Reputation: 15
I am trying to do k-fold cross validation for Kernel Density Estimation (KDE), which requires me to take the integral of a squared density approximation. This is my current setup
# Read in crime data from csv file and select only latitude, longitude columns
crimeData <- read.csv("Crimes-Map.csv")
crimeData <- crimeData[, 15:16]
# Remove NAs from the data
cleanData <- crimeData[complete.cases(crimeData), ]
lat <- cleanData[[1]]
lon <- cleanData[[2]]
## Extra code to split my data into k sets ##
hSeq <- seq(0.001, 0.05, by=0.001)
JHLat <- numeric(length(hSeq))
for (i in 1:length(hSeq)) {
h <- hSeq[i]
## Lots of code that's running fine ##
# Get density estimate for full data to compute J(h)
latDensity <- density(lat, bw = h)
latDensFunc <- approxfun(latDensity)
latSq <- function(x) latDensFunc(x)^2
# Get support of this density so we integrate over the right region
loLat <- min(latDensity$x)
hiLat <- max(latDensity$x)
JHLat[i] <- integrate(latSq, lower = loLat, upper = hiLat)$value # + other term coming from rest of code
}
Everything works fine up to the integrate function, where I get the following error:
Error in integrate(lonSq, lower = loLon, upper = hiLon) : non-finite function value
I've plotted latSq and also checked that there are no infinite or NaN's over the support of the density using the following commands
xs <- seq(loLat, hiLat, by = 1e-4)
any(is.infinte(latSq(xs))
any(is.nan(latSq(xs))
And both return false.

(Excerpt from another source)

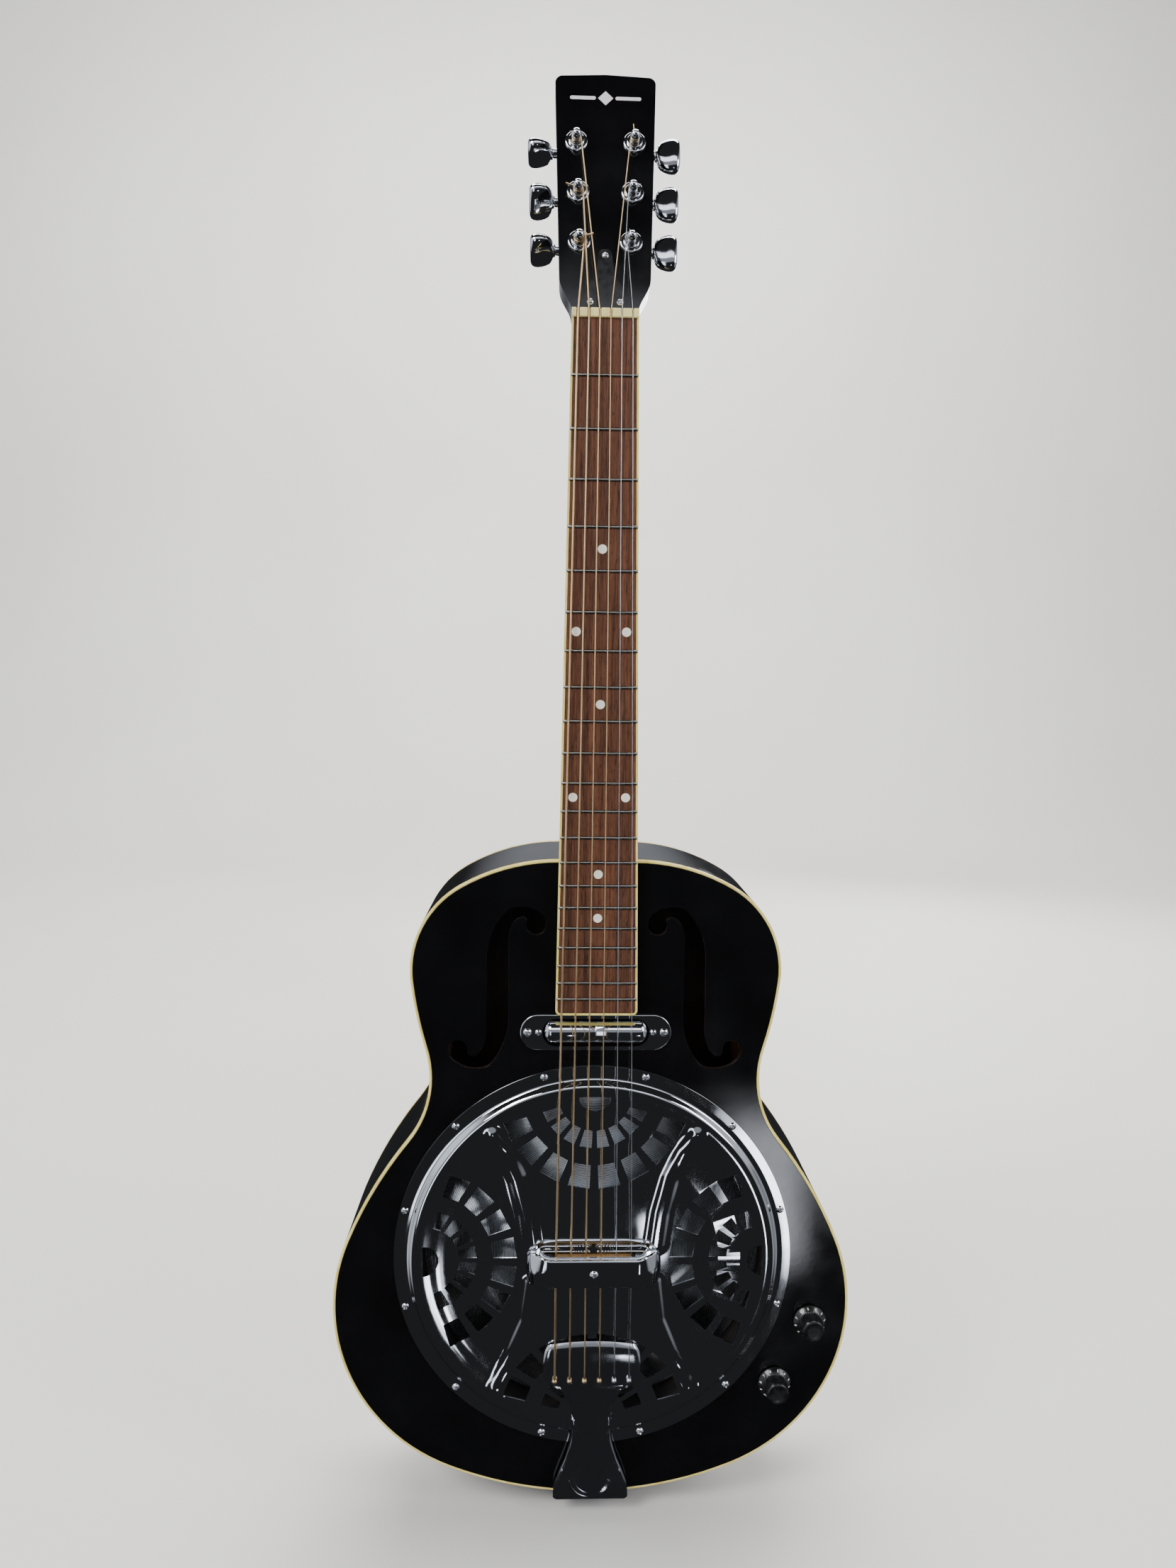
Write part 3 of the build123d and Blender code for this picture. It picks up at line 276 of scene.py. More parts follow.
def bronze_winding():
    """Phosphor bronze wire wound on a core: warm gold, with painted shade in the groove at every turn."""
    material, tree, surface, place = start_material("phosphor_bronze_winding", Metallic=1.0)
    # The turns are 0.3 mm apart; they are drawn 0.6 mm apart, so that they show.
    turn_mm = 0.6
    turns = add_node(
        tree,
        "ShaderNodeTexWave",
        {"Vector": place, "Scale": pi / 10 / (turn_mm * MM), "Distortion": 0.0},
        bands_direction="Z",
    ).outputs["Fac"]
    age = grains(tree, stretched(tree, place, 8, 8, 60), detail=3)
    metal = shades(tree, age, ((0.3, "#dcc096"), (0.7, "#f6e4c2")))
    # The darker colour where the wave is low, in the groove between turns, is painted shade.
    tree.links.new(blend_colours(tree, turns, linear("#b08a58"), metal), surface.inputs["Base Color"])
    gloss(tree, surface, span(tree, age, 0.3, 0.7, 0.34, 0.46))
    relief(tree, surface, turns, 0.08, 0.6)
    return material


def spun_aluminium():
    """Aluminium sheet spun on a lathe: pale, satin, with rings round its axis."""
    material, tree, surface, place = start_material("spun_aluminium", Metallic=1.0, Anisotropic=0.4)
    # Tool marks are 0.3 mm apart; they are drawn 1.1 mm apart, so that they show.
    ring_mm = 1.1
    rings = add_node(
        tree,
        "ShaderNodeTexWave",
        {"Vector": place, "Scale": pi / 10 / (ring_mm * MM), "Distortion": 0.6, "Detail": 2.0},
        wave_type="RINGS",
        rings_direction="Y",
    ).outputs["Fac"]
    cloud = grains(tree, stretched(tree, place, 25, 25, 25), detail=3)
    tree.links.new(shades(tree, cloud, ((0.3, "#c3c7cb"), (0.7, "#e3e5e8"))), surface.inputs["Base Color"])
    gloss(tree, surface, span(tree, rings, 0, 1, 0.22, 0.4))
    relief(tree, surface, rings, 0.03, 0.6)
    return material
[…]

For reference, loLat is 36.61645 and hiLat is 42.02557. I know that latDensity has a maximum value of 29.979 so latSq should have a max value of 898.7404 which I'm pretty sure isn't big enough to cause an issue. So I'm very confused as to what is happening and how I can fix it - any help would be much appreciated.
Upvotes: 0
Views: 178
Reputation: 4233
You should be checking interpolated values of your function, not the integration domain. One of the values must be NaN
, and I can't provide more information because there is no data.
I can only guess what is going on. Since you are using approxfux
, the interpolated function (latDensFunc
) returns NaN
for one of the points. This is what leads to NaN
s in lonSq
.
Upvotes: 1